The Maharashtra state elections did not prove to be the cakewalk that the BJP expected it to be. Though the BJP emerged as the largest party, with 105 seats, it fell short of reaching a majority of its own. This gives its partner Shiv Sena all the bargaining power to transform this alliance into yet another headache to the BJP.
On the other hand, this election has seen the resurgence of the Nationalist Congress Party that, with 54 seats, is only two seats behind the Shiv Sena and, more importantly, above its partner, the Congress, by 10 seats.
The Congress is the only real loser of this election, finishing fourth both in vote share and in terms of seats, despite the fact that it contested 26 more seats than its partner.
Just as in the case of the Haryana election, we simply do not have the data to ascertain the voters’ motives and the reasons for their choices. The data described in this article can merely shed light on some of the political aspects of the results, some of which help us to understand how that outcome took shape.
While participation in most states has been increasing steadily in recent years, the enthusiasm of voters in Maharashtra seem to be somewhat cyclical. Turnout goes up and down over time, this time three percentage points lower than in 2014.
Since the Election Commission has not yet released electors’ data in a usable form, this is all one can say at the moment about participation.
Steady number of contenders
Just like Haryana, we seem to have reached a peak in the number of candidates running for elections. In Maharashtra, 3,237 candidates contested, compared to 4,119 five years ago. Of these candidates, 80% – 2,608 – lost their deposits.
The geographical distribution of candidates shows that more candidates tend to run in the Marathwada regions and parts of Vidharba. Most of these candidates are either independent or from micro-parties. Maharashtra has seen in recent years a proliferation of small parties, particularly Dalit parties, whose localisation partly explains the variations in number of candidates across regions.
The next chart shows how the number of parties contesting keeps increasing, election after election. A record 127 parties entered the fray and three of them made their entry into the state assembly for the first time: the Jan Surajya Shakti, the Rashtriya Samaj Paksha and the Krantikari Shetkari Party.
In truth, little is known about these small contenders, who do represent, cumulatively, a sizeable share of the votes in Maharashtra (see below).
Vote share: BJP ahead
A quick look at the vote share of the main parties shows how the BJP remains ahead of the three other major parties. In this election, one voter out of four (25.75%) opted for the BJP, while the three other parties hover around the 16% of vote share.
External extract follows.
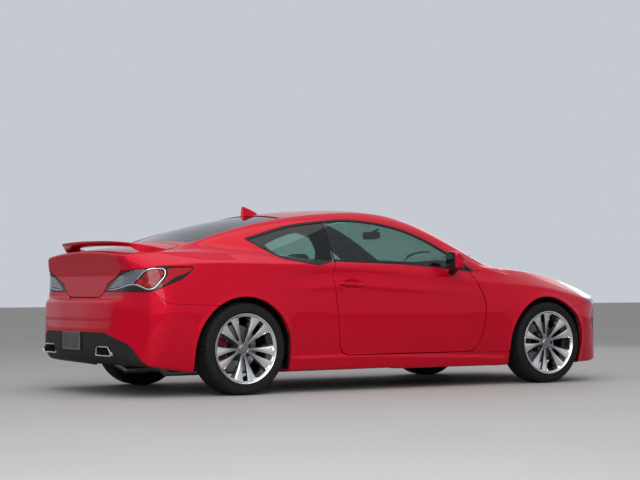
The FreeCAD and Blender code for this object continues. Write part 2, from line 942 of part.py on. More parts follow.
fender = without(
    shell.common(box(fender_rear_x, beyond_x, 0.0, beyond_y, sill_top_z, beyond_z)),
    [hood_hole, windshield_hole, front_zone, headlamp_zone, front_arch, cowl_zone],
)
keep("front_fenders", pair(largest(fender)))
both_front = [headlamp_zone, mirrored(headlamp_zone), front_arch, mirrored(front_arch)]
both_rear = [tail_lamp_zone, mirrored(tail_lamp_zone), rear_arch, mirrored(rear_arch)]
front_bumper = without(shell.common(front_zone), [hood_hole, grille_zone] + both_front)
keep("front_bumper", largest(front_bumper))
rear_bumper = without(shell.common(rear_zone), [lid_hole, diffuser_zone, under_space] + both_rear)
diffuser = without(shell.common(rear_zone).common(diffuser_zone), [under_space] + both_rear)
keep("headlamps", pair(largest(without(shell.common(headlamp_zone), [hood_hole, front_arch]))))
keep("tail_lamps", pair(largest(without(shell.common(tail_lamp_zone), [lid_hole, rear_arch]))))

# Doors
door_inner = lower_body(door_wall)
window_prism = prism(grown(side_window, -glass_gap), "y", cabin_low_y, beyond_y)
glass_start_x = glass_split + glass_gap / 2
glass_front = box(glass_start_x, fender_rear_x, cabin_low_y, beyond_y, 800.0, beyond_z)
glass_band = window_prism.translated(V(0, 0, -glass_sink)).common(
    box(glass_start_x, glass_band_front_x, cabin_low_y, beyond_y, 880.0, 1100.0)
)
door_glass = largest(glass_shell.common(window_prism.common(glass_front).fuse(glass_band)))
door = body_skin.common(tapered_prism(door_outline, sill_inner_y, door_outer_y, door_taper)).cut(door_inner)
pins = []
pockets = []
for height in door_hinge_heights:
    low = height - hinge_pocket_height / 2
    pockets.append(box(
        door_hinge_x - hinge_pocket_rear, door_hinge_x + hinge_pocket_front,
        sill_inner_y - 40, hinge_pocket_y, low, low + hinge_pocket_height
    ))
    pins.append(Part.makeCylinder(
        hinge_pin_radius, hinge_pocket_height, V(door_hinge_x, door_hinge_y, low)
    ))
grip = prism(handle_outline, "y", handle_inner_y, handle_outer_y).cut(
    box(handle_outline[0][0] + handle_end, handle_outline[1][0] - handle_end,
        handle_inner_y, handle_outer_y - handle_thickness, 0.0, beyond_z)
)
door = fused([largest(without(door, pockets + [door_glass]))] + pins)
door = fused([door, grip])
mirror = prism(mirror_outline, "y", mirror_inner_y, mirror_outer_y)
mirror = largest(without(fused([mirror, box(*mirror_foot)]), [door, body_skin]))
for side, shape_of in (("left", lambda s: s), ("right", mirrored)):
    keep("door_" + side, shape_of(door))
    keep("door_glass_" + side, shape_of(door_glass))
    keep("door_mirror_" + side, shape_of(mirror))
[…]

Of course, these numbers are misleading since these parties fought in an alliance. Vote share in seats contested is a more relevant measure of performance. It reveals that the four parties are actually closer from one another – and of the BJP in particular – than the previous figures suggested. The BJP remains ahead, with 44.5% of vote share, followed by the Shiv Sena and the NCP, who have identical vote share (38.3%). The Congress trails at 32.7%, which indicates that it was clearly the poorer performing asset in its alliance with the National Congress Party.
If one compares vote share in the assembly elections with the recent general elections, both Congress and the Nationalist Congress Party maintain their performance, while the BJP and even more so the Shiv Sena lose ground. These are, of course, different elections but these variations illustrate well how general and state elections tend to produce different results, even when the general election was held recently. This is a fairly recent phenomenon in Indian politics, as one assumed that the spill-over effect a general election would be quite strong.
That being said, the BJP improves its vote share per seat contested quite significantly compared to the 2014 assembly election.
The electoral map of the BJP shows that in the area where it contested, the BJP does not seem to have any particular cluster of strength. Its performance is somewhat well distributed across the state, besides perhaps a small cluster of seats in the Khandesh area.
It lost ground this time in the Vidharba region, which it swept in the last state election and the general election. The dispersion of performance suggests that candidates do matter and can therefore mean the difference between winning and losing for the BJP. It is often assumed that BJP effect (or the Modi effect) makes candidates irrelevant. This map suggests the contrary.
The Shiv Sena has more clearly demarcated strongholds in the Konkan (coastal Maharashtra) and, without surprise, in the Mumbai region. Their performance in these two sub-regions has been consistent and well-distributed, while their presence in the rest of the state is more patchy.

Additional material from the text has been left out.